You'll develop expertise in the psychology of mental health and the related area of clinical psychology. The course focuses on psychosocial approaches to the study and 'treatment' of mental distress, in both clinical and community settings. You'll explore the social and cultural context from which mental distress occurs, and the responses of those who have experienced distress first hand and develop an understanding of psychological approaches to prevention, treatment and community means of social support and guidance.
Unique course delivery
Experts by experience (sometimes referred to as service users) are heavily involved in the delivery of the course and design of the overall course structure. Jacqui Dillon (chair of the Hearing Voices Network) is a consultant on the design and implementation of this unique programme.
All students complete a clinically relevant placement. LSBU has excellent links with various mental health organisations. Previous students have had placements as honorary assistant psychologists at NHS organisations including South London and Maudsley NHS Foundation Trust and Oxleas NHS Foundation Trust.
Previous placements outside the NHS have included a support worker at Cyrenians (a voluntary organisation supporting individuals with mental health difficulties, living in the community), and a recovery worker at Camden MIND. We can assist you in finding a suitable placement.

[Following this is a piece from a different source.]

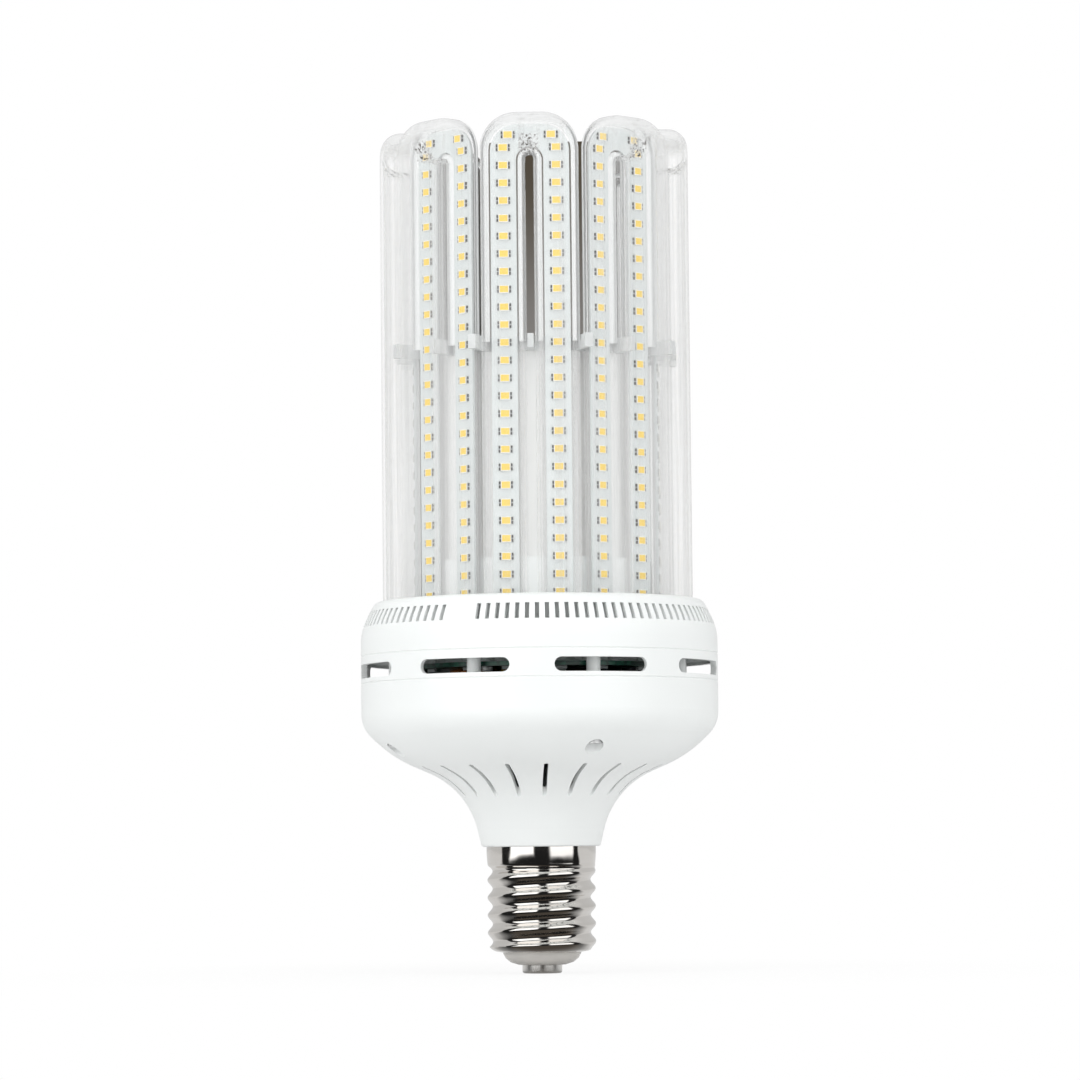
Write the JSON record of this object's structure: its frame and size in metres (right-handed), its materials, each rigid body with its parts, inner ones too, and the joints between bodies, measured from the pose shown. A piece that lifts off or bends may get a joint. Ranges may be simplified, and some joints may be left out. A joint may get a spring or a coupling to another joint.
{
  "type": "led u-tube lamp",
  "caption": "LED lamp with a ring of clear U-shaped tubes on a vented white housing and a 40 mm Edison screw cap, cap down.",
  "frame": {"origin": "centre of the end face of the centre contact, at the foot of the lamp", "axes": "+Z from the cap towards the tops of the tubes, along the lamp axis; -Y out through the middle of one tube"},
  "size_m": [0.1296, 0.1296, 0.3063],
  "materials": {
    "plated_contact": "polished nickel plate",
    "plated_shell": "polished nickel plate",
    "cap_insulator": "smooth moulded",
    "white_housing": "satin moulded white",
    "clear_cover": "clear, glossy",
    "aluminium": "plain mill finish",
    "led_board": "white solder mask on aluminium",
    "led_phosphor": "yellow phosphor in a white case",
    "spacer": "translucent grey moulding",
    "pale_sleeve": "satin moulded pale grey",
    "screws": "zinc plated",
    "circuit_board": "dark green solder mask",
    "ferrite": "dark grey ferrite with taped winding",
    "capacitor_cans": "cans in a dark plain dark sleeve",
    "film_capacitor": "yellow box",
    "choke_winding": "enamelled copper winding",
    "black_plastic": "black moulding compound",
    "fuse": "glass with plated end caps",
    "lead_insulation": "white flexible insulation"
  },
  "bodies": {
    "root": {"air_sleeve": "pale_sleeve", "board_screws": "screws", "bridge_rectifier": "black_plastic", "cap_insulator": "cap_insulator", "centre_contact": "plated_contact", "contact_lead": "lead_insulation", "driver_board": "circuit_board", "film_capacitor": "film_capacitor", "fuse": "fuse", "heat_sink": "aluminium", "housing_screws": "screws", "led_board_1": "led_board", "led_board_2": "led_board", "led_board_3": "led_board", "led_board_4": "led_board", "led_board_5": "led_board", "led_board_6": "led_board", "led_board_7": "led_board", "led_board_8": "led_board", "leds_1": "led_phosphor", "leds_2": "led_phosphor", "leds_3": "led_phosphor", "leds_4": "led_phosphor", "leds_5": "led_phosphor", "leds_6": "led_phosphor", "leds_7": "led_phosphor", "leds_8": "led_phosphor", "line_choke": "choke_winding", "lower_housing": "white_housing", "main_capacitors": "capacitor_cans", "output_capacitors": "capacitor_cans", "power_transistor": "black_plastic", "screw_shell": "plated_shell", "shell_lead": "lead_insulation", "top_cover": "white_housing", "transformer": "ferrite", "tube_back_1": "aluminium", "tube_back_2": "aluminium", "tube_back_3": "aluminium", "tube_back_4": "aluminium", "tube_back_5": "aluminium", "tube_back_6": "aluminium", "tube_back_7": "aluminium", "tube_back_8": "aluminium", "tube_cover_1": "clear_cover", "tube_cover_2": "clear_cover", "tube_cover_3": "clear_cover", "tube_cover_4": "clear_cover", "tube_cover_5": "clear_cover", "tube_cover_6": "clear_cover", "tube_cover_7": "clear_cover", "tube_cover_8": "clear_cover", "tube_spacer": "spacer", "window_ring": "white_housing"}
  },
  "joints": []
}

See the website http://www.lsbu.ac.uk/courses/course-finder/mental-health-clinical-psychology-msc
- Introduction to clinical and community psychology
This course will cover a range of distressing experiences commonly encountered in mental health services, explored from a community and clinical psychology perspective.

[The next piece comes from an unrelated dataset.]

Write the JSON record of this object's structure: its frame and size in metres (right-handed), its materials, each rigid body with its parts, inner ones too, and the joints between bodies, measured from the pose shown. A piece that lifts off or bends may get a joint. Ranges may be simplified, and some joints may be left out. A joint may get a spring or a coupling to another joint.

- Research methods in psychology
You'll cover the necessary quantitative and qualitative methods required to complete a Masters dissertation.

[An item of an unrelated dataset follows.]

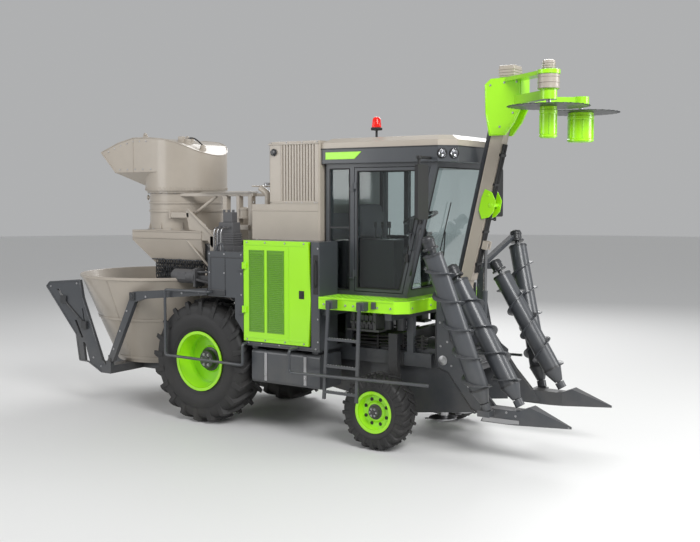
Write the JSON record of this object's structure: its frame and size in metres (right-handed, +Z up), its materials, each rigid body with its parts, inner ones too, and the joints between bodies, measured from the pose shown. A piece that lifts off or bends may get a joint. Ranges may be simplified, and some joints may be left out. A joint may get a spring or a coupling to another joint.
{
  "type": "sugarcane harvester",
  "caption": "Wheeled chopper harvester for sugarcane with a cab, crop divider scrolls, topper boom, engine covers, slewing extractor hood and a conical rear tub.",
  "frame": {"origin": "on the ground, in the middle of the machine's length", "axes": "+X forward in the direction of travel, +Y to the machine's left, +Z up"},
  "size_m": [7.2299, 2.343, 4.0599],
  "materials": {
    "body_grey": "satin warm grey paint",
    "lime_green": "glossy lime green paint",
    "slate_grey": "satin slate grey paint",
    "bare_steel": "worn bare steel",
    "cast_grey": "painted casting",
    "tyre": "black rubber",
    "glass": "clear",
    "lamp": "clear lens over a bright bowl",
    "seat_cloth": "dark woven cloth",
    "black_plastic": "matt"
  },
  "bodies": {
    "chassis": {"chassis_frame": "slate_grey", "engine_block": "cast_grey", "rear_axle": "slate_grey", "front_axle": "slate_grey", "feed_channel": "slate_grey", "front_frame": "slate_grey", "engine_bay": "slate_grey", "fuel_tank": "slate_grey", "hydraulic_tank": "slate_grey", "air_box": "body_grey", "radiator_box": "body_grey", "cab_shell": "slate_grey", "cab_glass": "glass", "cab_roof": "body_grey", "roof_lamps": "lamp", "driver_seat": "seat_cloth", "cab_controls": "black_plastic", "mirrors": "black_plastic", "cab_deck": "lime_green", "ladder": "slate_grey", "guard_rails": "slate_grey", "extractor_chamber": "body_grey", "extractor_ring": "body_grey", "collection_tub": "body_grey", "tub_frame": "slate_grey", "side_panel_right": "slate_grey", "side_panel_left": "slate_grey"},
    "rear_wheel_right": {"rear_rim_right": "lime_green", "rear_tyre_right": "tyre"},
    "rear_wheel_left": {"rear_rim_left": "lime_green", "rear_tyre_left": "tyre"},
    "knuckle_right": {"steering_knuckle_right": "slate_grey"},
    "knuckle_left": {"steering_knuckle_left": "slate_grey"},
    "front_wheel_right": {"front_rim_right": "lime_green", "front_tyre_right": "tyre"},
    "front_wheel_left": {"front_rim_left": "lime_green", "front_tyre_left": "tyre"},
    "roller": {"knockdown_roller": "bare_steel"},
    "cutter_right": {"base_cutter_right": "bare_steel"},
    "cutter_left": {"base_cutter_left": "bare_steel"},
    "cover_right": {"engine_cover_right": "lime_green"},
    "cover_left": {"engine_cover_left": "lime_green"},
    "door": {"cab_door": "slate_grey", "cab_door_glass": "glass"},
    "hood": {"extractor_hood": "body_grey"},
    "fan": {"extractor_fan": "bare_steel"},
    "boom": {"topper_boom": "body_grey"},
    "link": {"topper_link": "slate_grey"},
    "head": {"topper_head": "lime_green"},
    "rotor_right": {"topper_rotor_right": "lime_green"},
    "rotor_left": {"topper_rotor_left": "lime_green"},
    "cylinder": {"boom_cylinder": "slate_grey"},
    "cylinder_rod": {"boom_rod": "bare_steel"},
    "divider_right": {"crop_divider_right": "slate_grey"},
    "divider_left": {"crop_divider_left": "slate_grey"},
    "outer_scroll_right": {"outer_scroll_right": "slate_grey"},
    "outer_scroll_left": {"outer_scroll_left": "slate_grey"},
    "inner_scroll_right": {"inner_scroll_right": "slate_grey"},
    "inner_scroll_left": {"inner_scroll_left": "slate_grey"}
  },
  "joints": [
    {"name": "rear_wheel_right_spin", "type": "hinge", "parent": "chassis", "child": "rear_wheel_right", "pos_m": [-0.925, -0.8, 0.735], "axis": [0, 1, 0], "continuous": true},
    {"name": "rear_wheel_left_spin", "type": "hinge", "parent": "chassis", "child": "rear_wheel_left", "pos_m": [-0.925, 0.8, 0.735], "axis": [0, 1, 0], "continuous": true},
    {"name": "steer_right", "type": "hinge", "parent": "chassis", "child": "knuckle_right", "pos_m": [1.498, -0.64, 0.408], "axis": [0, 0, 1], "range_deg": [-20, 20]},
    {"name": "front_wheel_right_spin", "type": "hinge", "parent": "knuckle_right", "child": "front_wheel_right", "pos_m": [1.498, -0.847, 0.408], "axis": [0, 1, 0], "continuous": true},
    {"name": "steer_left", "type": "hinge", "parent": "chassis", "child": "knuckle_left", "pos_m": [1.498, 0.64, 0.408], "axis": [0, 0, 1], "range_deg": [-20, 20]},
    {"name": "front_wheel_left_spin", "type": "hinge", "parent": "knuckle_left", "child": "front_wheel_left", "pos_m": [1.498, 0.847, 0.408], "axis": [0, 1, 0], "continuous": true},
    {"name": "roller_spin", "type": "hinge", "parent": "chassis", "child": "roller", "pos_m": [2.255, 0, 0.9], "axis": [0, 1, 0], "continuous": true},
    {"name": "cutter_right_spin", "type": "hinge", "parent": "chassis", "child": "cutter_right", "pos_m": [1.925, -0.215, 0.6], "axis": [0, 0, 1], "continuous": true},
    {"name": "cutter_left_spin", "type": "hinge", "parent": "chassis", "child": "cutter_left", "pos_m": [1.925, 0.215, 0.6], "axis": [0, 0, 1], "continuous": true},
    {"name": "cover_right_swing", "type": "hinge", "parent": "chassis", "child": "cover_right", "pos_m": [-0.239, -1.012, 1.6], "axis": [0, 0, -1], "range_deg": [0, 90]},
    {"name": "cover_left_swing", "type": "hinge", "parent": "chassis", "child": "cover_left", "pos_m": [-0.239, 1.012, 1.6], "axis": [0, 0, 1], "range_deg": [0, 90]},
    {"name": "door_swing", "type": "hinge", "parent": "chassis", "child": "door", "pos_m": [1.025, -0.634, 2.3], "axis": [0, 0, -1], "range_deg": [0, 80]},
    {"name": "hood_slew", "type": "hinge", "parent": "chassis", "child": "hood", "pos_m": [-2.025, 0, 2.76], "axis": [0, 0, 1], "range_deg": [-90, 90]},
    {"name": "fan_spin", "type": "hinge", "parent": "chassis", "child": "fan", "pos_m": [-2.025, 0, 2.475], "axis": [0, 0, 1], "continuous": true},
    {"name": "boom_lift", "type": "hinge", "parent": "chassis", "child": "boom", "pos_m": [2.095, 0, 1.68], "axis": [0, 1, 0], "range_deg": [0, 60]},
    {"name": "link_swing", "type": "hinge", "parent": "chassis", "child": "link", "pos_m": [1.995, 0, 1.78], "axis": [0, 1, 0], "range_deg": [0, 60]},
    {"name": "head_level", "type": "hinge", "parent": "boom", "child": "head", "pos_m": [2.52337, 0, 3.52081], "axis": [0, 1, 0], "range_deg": [-60, 0]},
    {"name": "rotor_right_spin", "type": "hinge", "parent": "head", "child": "rotor_right", "pos_m": [3.205, -0.45, 3.575], "axis": [0, 0, 1], "continuous": true},
    {"name": "rotor_left_spin", "type": "hinge", "parent": "head", "child": "rotor_left", "pos_m": [3.205, 0.45, 3.575], "axis": [0, 0, 1], "continuous": true},
    {"name": "cylinder_swing", "type": "hinge", "parent": "chassis", "child": "cylinder", "pos_m": [2.305, 0, 1.13], "axis": [0, 1, 0], "range_deg": [0, 27.45]},
    {"name": "rod_slide", "type": "slide", "parent": "cylinder", "child": "cylinder_rod", "axis": [0.0193, 0, 0.9998], "range_m": [-0.3584, 0]},
    {"name": "divider_right_lift", "type": "hinge", "parent": "chassis", "child": "divider_right", "pos_m": [2.075, -0.48, 0.95], "axis": [0, -1, 0], "range_deg": [-8, 8]},
    {"name": "outer_scroll_right_spin", "type": "hinge", "parent": "divider_right", "child": "outer_scroll_right", "pos_m": [2.675, -0.735, 0.6], "axis": [-0.2736, -0.1916, 0.9426], "continuous": true},
    {"name": "inner_scroll_right_spin", "type": "hinge", "parent": "divider_right", "child": "inner_scroll_right", "pos_m": [2.955, -0.567, 0.64], "axis": [-0.509, 0.0265, 0.8603], "continuous": true},
    {"name": "divider_left_lift", "type": "hinge", "parent": "chassis", "child": "divider_left", "pos_m": [2.075, 0.48, 0.95], "axis": [0, -1, 0], "range_deg": [-8, 8]},
    {"name": "outer_scroll_left_spin", "type": "hinge", "parent": "divider_left", "child": "outer_scroll_left", "pos_m": [2.675, 0.735, 0.6], "axis": [-0.2736, 0.1916, 0.9426], "continuous": true},
    {"name": "inner_scroll_left_spin", "type": "hinge", "parent": "divider_left", "child": "inner_scroll_left", "pos_m": [2.955, 0.567, 0.64], "axis": [-0.509, -0.0265, 0.8603], "continuous": true}
  ],
  "couplings": [
    {"joint": "steer_left", "follows": "steer_right", "ratio": 1},
    {"joint": "cutter_left_spin", "follows": "cutter_right_spin", "ratio": -1},
    {"joint": "link_swing", "follows": "boom_lift", "ratio": 1},
    {"joint": "head_level", "follows": "boom_lift", "ratio": -1},
    {"joint": "cylinder_swing", "follows": "boom_lift", "ratio": 0.4566},
    {"joint": "rod_slide", "follows": "boom_lift", "m_per_rad": -0.3418}
  ]
}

- Psychosocial interventions and treatments
You'll be introduced to a number of interventions commonly adopted by mental health professionals, including cognitive behavioural, systemic, existential and counselling perspectives, in both clinical and community settings. Theoretical perspectives underpinning these approaches will be fully explored.
- Experts by experience
Taught by individuals who have experienced mental distress, this module will cover experiential perspectives on mental distress, exploring what it's like to live with distress, and how individuals have understood, managed and recovered from their experiences.
- Introduction to clinical skills
You'll gain practical experiences of a range of counselling and psychotherapy techniques to enrich your practical knowledge.
- Placement module
You'll have the opportunity to work directly with individuals and groups with mental health difficulties.
You'll carry out an independent project, supervised by an experienced member of staff.
All modules are assessed by a mix of coursework, examinations, presentations and a placement log.
We have placed employability at the heart of the psychology courses and the teaching and learning ensure you develop skills valuable to future employment. You'll benefit from an annual psychology specific careers day, clear signposting of skills development within modules, and career and skills development opportunities from the School and across the University.
You could go on to work in a number of areas including clinical psychology, psychotherapy, care coordination, social work, mental health nursing, and occupational therapy. The course could help with senior roles and responsibilities, management and supervision, or senior roles within charities or NGOs.
Please note that successful completion of the programme does not qualify you to practice as a clinical psychologist in the UK and will not allow you to register with the Health Professions Council as a 'practitioner psychologist', nor to use the protected title 'clinical psychologist'. If you wish to apply for UK Doctoral training you must still have a BPS accredited undergraduate degree in Psychology (a good upper second is often a minimum requirement). This Masters course does not substitute the BPS accreditation requirement.
LSBU Employability Services
LSBU is committed to supporting you develop your employability and succeed in getting a job after you have graduated. Your qualification will certainly help, but in a competitive market you also need to work on your employability, and on your career search. Our Employability Service will support you in developing your skills, finding a job, interview techniques, work experience or an internship, and will help you assess what you need to do to get the job you want at the end of your course. LSBU offers a comprehensive Employability Service, with a range of initiatives to complement your studies, including:
- direct engagement from employers who come in to interview and talk to students
- Job Shop and on-campus recruitment agencies to help your job search
- mentoring and work shadowing schemes.
LSBU has strong links with a number of NHS trusts, as well as voluntary mental health organisations, including Changing Lives and the UK Hearing Voices Network.
You'll undertake a compulsory placement on this course. For example, this year 10 new placements were sourced including opportunities to work at the South London and Maudsley (SLaM) NHS Foundation Trust, as an honorary assistant psychologist.
Though staff can assist you with finding a placement, it is your responsibility to ensure you are successfully enlisted on a placement by the end of the first semester.
Teaching and learning
You'll benefit from small group teaching, as well as receive tutoring sessions to provide further advice and support for future employment. Learning will also be supported via e-learning sites.
Course leader Paula Reavey received the British Psychological Society 'Book of the Year 2014' award for 'Psychology, Mental Health and Distress', which she co-authored.
2:1 Honours degree in Psychology or allied field such as neuroscience, social work, nursing, medicine or psycho-social studies.